Five RPGs that Break the Rules: Etrian Odyssey 3

Title Five RPGs that Break the Rules: Etrian Odyssey 3
Author Josh Bycer
Posted in Game diaries
When January 9, 2012

Etrian Odyssey 3 is really the cop-out on my list. It is the most classic RPG design. When the series was first announced, the lead designer said in an interview that he wanted to bring back classic design, and that he looked at the Wizardry series for inspiration..

Read the full article

Really enjoying this series so far. I don't remember you up front saying this was going to focus on Japanese RPGs, so I'm curious if your more Japanese bent so far is because you're finding it easier to find genre expanding games there or if its because you enjoy JRPGs more?

I think it probably is harder to find experimental RPGs in bigger productions in the west, but there's certainly some weird indie ones

In this day and age I only had the endurance to grind myself through one Etrian Odyssey. The original. I almost lost it in Lost Shinjuku but somehow made it to the "end." The extra optional stratum is pure 20+ hour padding bullshit if you don't use a playthrough guide. I used a playthrough guide to keep my sanity.

The worse part about the optional stuff in EO 1, was that it forced you into taking the defender (I think that's the class) that has the anti element spells. As the dragon bosses would basically kill your entire group in one hit unless you use them to cancel it out.

That's a great point, Porous. I don't think Josh will mind me spoiling that all five of his choices are Japanese. But I'd love to see a series like this focusing on Western RPGs. What games would be viable candidates? Borderlands? Alpha Protocol? Red Dead Redemption?

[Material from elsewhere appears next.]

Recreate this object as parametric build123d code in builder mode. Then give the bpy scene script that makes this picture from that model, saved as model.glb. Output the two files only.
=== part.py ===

Uh, I almost listed Dead Rising...

It's funny, I didn't realize when I first started writing this that it was mainly about Japanese RPGs. As a bit of foreshadowing for the last diary, I'm not a fan of the traditional Japanese RPG design which comes from one certain studio.

As you said, Japanese RPGS appear to have more variety in the design compared to western rpgs. For me, I prefer interesting gameplay over epic storytelling and grand plots. Each game in this 5 part diary, goes somewhere different with its game design and tries to do something unique.

I've tried to get into games like Oblivion, Fallout 3 and Bioware's titles, but their gameplay just doesn't do anything for me. If the minute to minute gameplay doesn't hook me, then all the major decisions and character development are for moot.

I think both The Witcher and The Witcher 2 qualify for having some exceptionally strange systems that to me don't feel like traditional RPG fair. For instance the alchemy/potion system requires you to buff before an encounter meaning you have to know what you're facing before you're going into it, which usually means it only helps you on reload. Alpha Protocol is great example, it's all around strange as a game because of how it moves from being a difficult stealth/action game to an easy almost MMO-whack-a-mole feeling by the late game. I'd also point out the recent Serious Sam: The Random Encounter game, which is arguably not an RPG but definitely messes with RPG mechanics.